Se empiezan, con prisa, a desenhebrar contenidos. Desde ambos lados del forcejeo van apareciendo detalles, complejos unos, otros sencillos de apresar. Súbitamente y en medio de la disputa, surgen los datos de una encuesta, elaborada por el INE y, por tanto, sin sombra de sospecha que podría ser malsana, si fuera oficial. Los datos son demoledores para tan atrincherada coalición defensora. La población está de acuerdo en la necesidad una reforma. No sólo eso, sino que piensa que el INE es costoso, que los partidos reciben mucho dinero y que hay necesidad de renovar la insigne e intocable institución electoral.

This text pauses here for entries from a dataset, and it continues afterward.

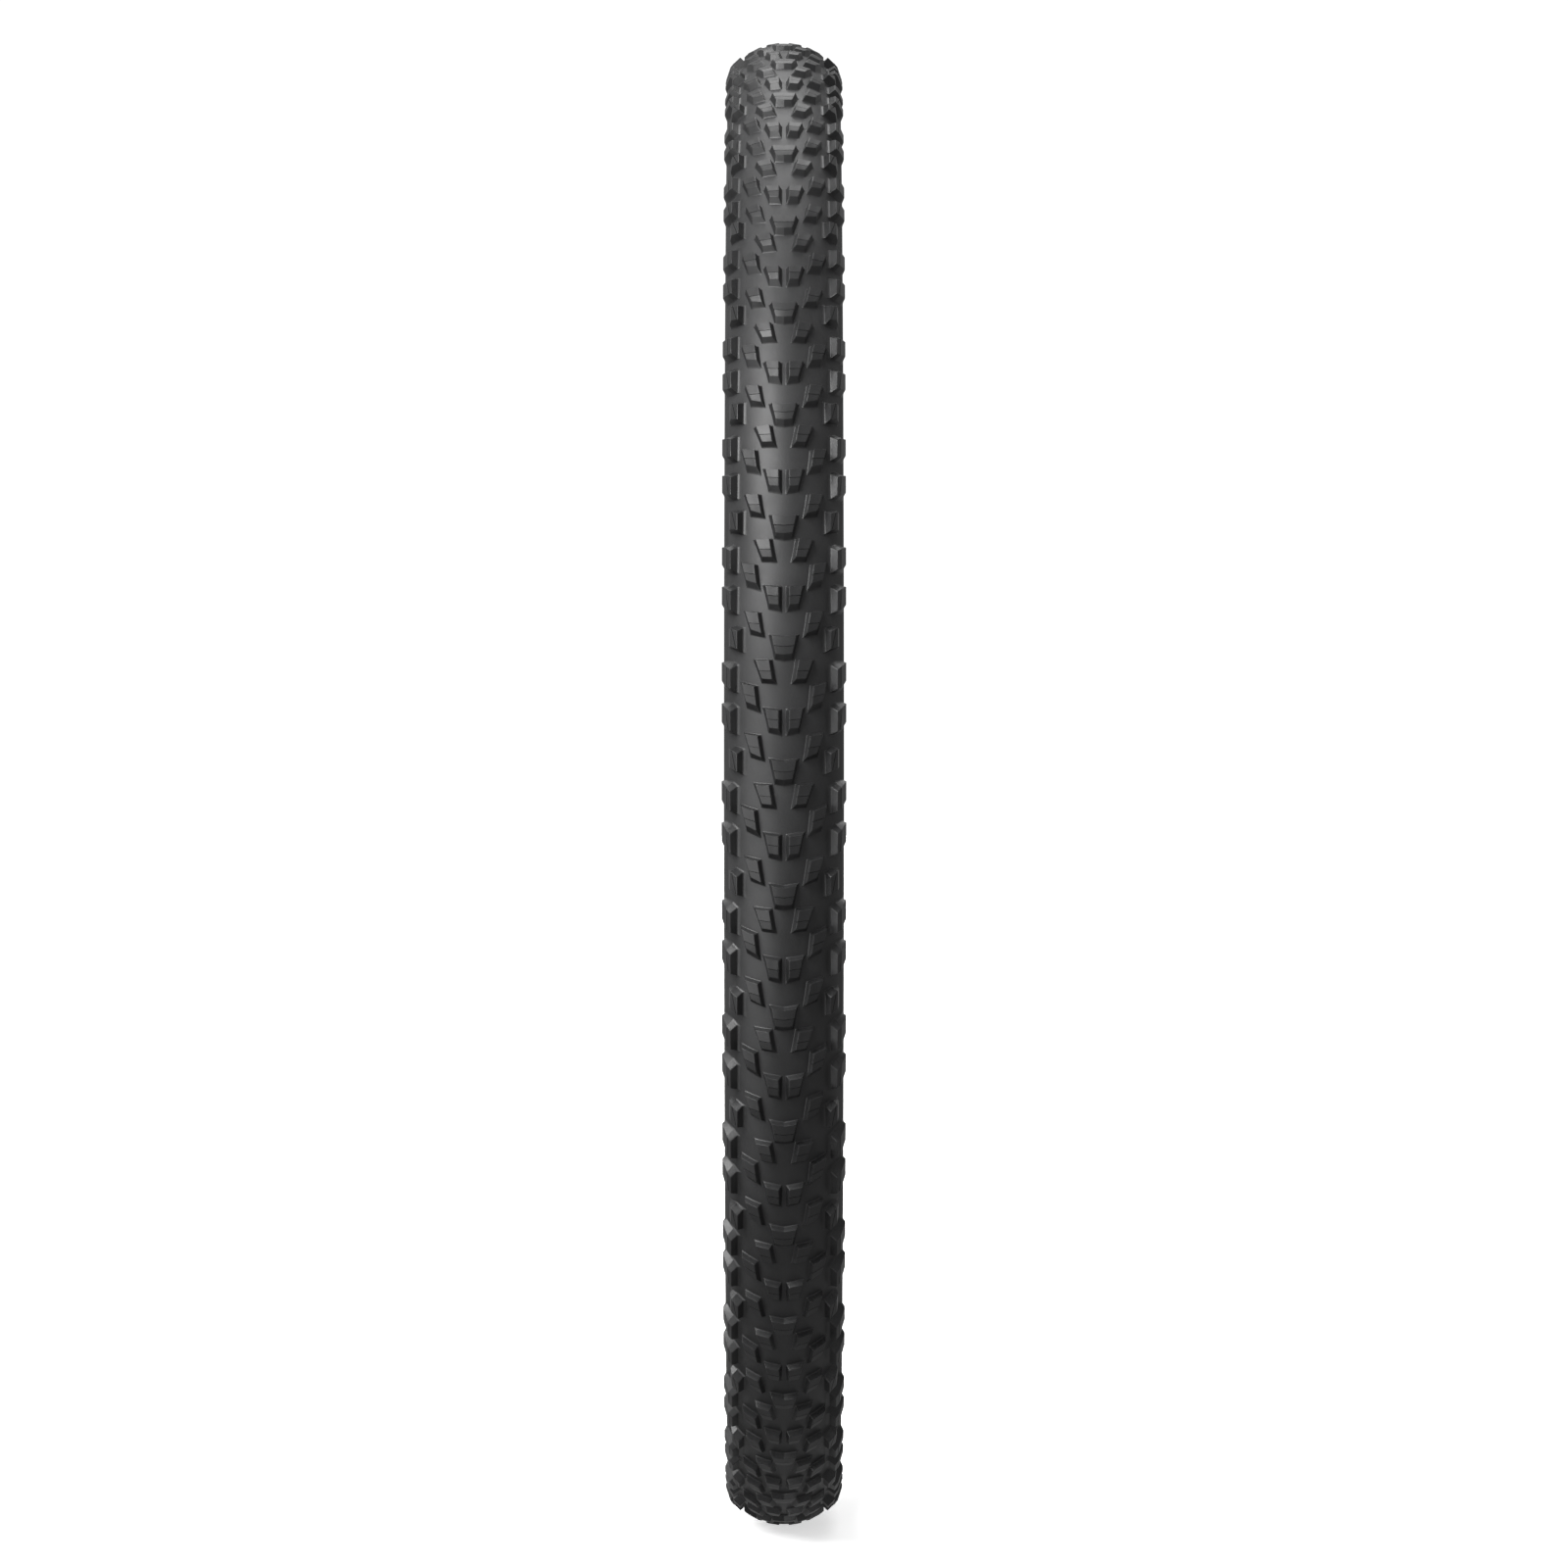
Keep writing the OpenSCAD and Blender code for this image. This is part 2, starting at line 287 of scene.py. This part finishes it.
def sipe_cutter(start, end, height):
    """A thin upright slab along one stretch of a sipe."""
    start, end = np.array(start, float), np.array(end, float)
    along = (end - start) / np.linalg.norm(end - start)
    beside = np.array([-along[1], along[0]]) * SIPE_W / 2
    start, end = start - along * SIPE_W / 3, end + along * SIPE_W / 3
    plan = (start - beside, end - beside, end + beside, start + beside)
    bm = bmesh.new()
    rows = [[bm.verts.new((*p, z)) for p in plan] for z in (height - SIPE_DEPTH, height + 1)]
    bm.faces.new(rows[0][::-1])
    bm.faces.new(rows[1])
    for i in range(4):
        j = (i + 1) % 4
        bm.faces.new((rows[0][i], rows[0][j], rows[1][j], rows[1][i]))
    bmesh.ops.recalc_face_normals(bm, faces=bm.faces)
    return as_object("sipe", bm)


def sharp_block(kind):
    """One kind of block with its sipes cut: (points, triangles) in (across, along, height) space."""
    block = flat_block(kind)
    for line in kind["sipes"]:
        for start, end in zip(line, line[1:]):
            cutter = sipe_cutter(start, end, kind["height"])
            cut = block.modifiers.new("sipe", "BOOLEAN")
            cut.operation = "DIFFERENCE"
            cut.solver = "EXACT"
            cut.object = cutter
            graph = bpy.context.evaluated_depsgraph_get()
            mesh = bpy.data.meshes.new_from_object(block.evaluated_get(graph))
            block.modifiers.clear()
            block.data = mesh
            bpy.data.objects.remove(cutter)
    bm = bmesh.new()
    bm.from_mesh(block.data)
    bmesh.ops.remove_doubles(bm, verts=bm.verts, dist=1e-4)
    bmesh.ops.triangulate(bm, faces=bm.faces)
    bm.verts.index_update()
    points = np.array([v.co[:] for v in bm.verts])
    triangles = np.array([[v.index for v in f.verts] for f in bm.faces])
    bm.free()
    bpy.data.objects.remove(block)
    if "heights" not in kind:
        sipe = np.array(sorted(kind["sipes"][0]))
        past = points[:, 1] - np.interp(points[:, 0], sipe[:, 0], sipe[:, 1])
        share = np.clip(points[:, 2] / kind["height"], 0, 1)
        points[:, 2] -= share * np.maximum(past, 0) * FRONT_FALL
    return points, triangles


def on_tread(points, side):
    """Points at (across, along, height), moved to the crown, in metres."""
    across, along, height = points.T
    lean = across / CROWN_ARC
    r = CROWN_C + (CROWN_ARC + height) * np.cos(lean)
    a = FIRST_A - along / TREAD_R
    y = (CROWN_ARC + height) * np.sin(lean) * side
    return np.c_[r * np.cos(a), y, r * np.sin(a)] * MM


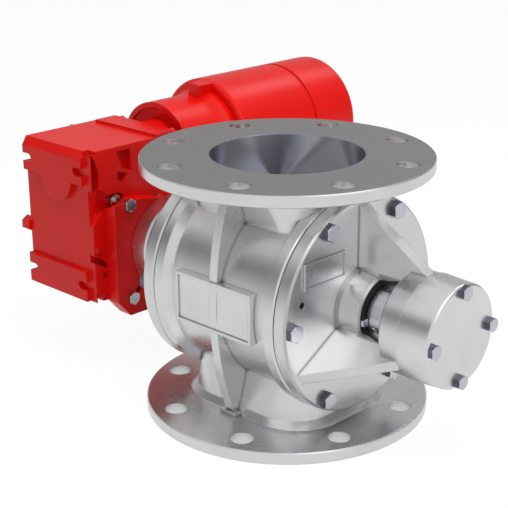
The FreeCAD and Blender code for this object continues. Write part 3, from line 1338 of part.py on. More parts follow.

La postura de la coalición conservadora es intransigente y totalitaria: “se encuentra en riesgo la composición misma de las instituciones del Estado y, claramente, la estabilidad de la estructura política”; “la disyuntiva es de la mayor gravedad”; “el cambio sería total, pues involucra a la cancha, el juego mismo que sería completamente diferente, inventado, sin experiencia, sin jugadores reconocidos, sin árbitros entrenados, e incluso con un público que no entendería qué está pasando. Y a ver cómo nos va” ( Proceso, 6/11/22). Así resumen algunos la base inamovible de sus argumentos. El gobierno ha decidido desaparecer todo el entorno electoral frente a sí. “Si los consejeros son los que organizan las elecciones, ¿quién organizará la elección de quienes tienen la encomienda de llevar a cabo esa labor?” ( Proceso, 6/11/22) Como claramente se aprecia, el rechazo es absoluto y hasta deja entrever el absurdo y trágico final.
Por lo que se puede otear, hay ciertos puntos rojos en la propuesta oficial que causan mayor resquemor. Uno es la elección popular directa de los consejeros y magistrados de una lista propuesta por los tres órdenes de gobierno. Otro, es la disminución de legisladores plurinominales. Un tercer punto atañe a la titularidad del registro ciudadano por otro organismo autónomo. Y, finalmente, lo que concierne a los previstos ahorros, tanto por salarios de magistrados y consejeros como por gasto completo de las elecciones, que serían federales y que incluyen menores prerrogativas a los partidos. Hay una salvedad que no se ha puesto a discusión, pero que, al parecer, concita acuerdos de todos: las urnas electrónicas. Esta alternativa aliviaría, casi de facto, mucho de lo controvertido y daría confianza y aceptación a los resultados de la voluntad ciudadana.
Pero la disputa no se detiene en la reforma introducida para la discusión, sino, en realidad, llega al corazón de la fiera disputa: el juicio a la presente administración o, si se quiere, al modelo en construcción. Para la oposición el planteamiento se basa en el fracaso, ostentoso y cierto de la llamada 4T. Ahí aterriza gran parte de los razonamientos de base. El Presidente, en medio de su fracaso, intenta controlar las elecciones que le pueden ser adversas. Tantas veces han apostado al fracaso terminal que se cree, en verdad, demostrado tan central punto. Por tanto, “se quiere anular el derecho ciudadano a decidir, como en los viejos tiempos” ( Reforma, 6/11/22). Al plantear tan tramposa reforma se pretende, alegan, “recrear un mundo que desapareció hace medio siglo y que no es recreable o repetible”. ¡Ajá!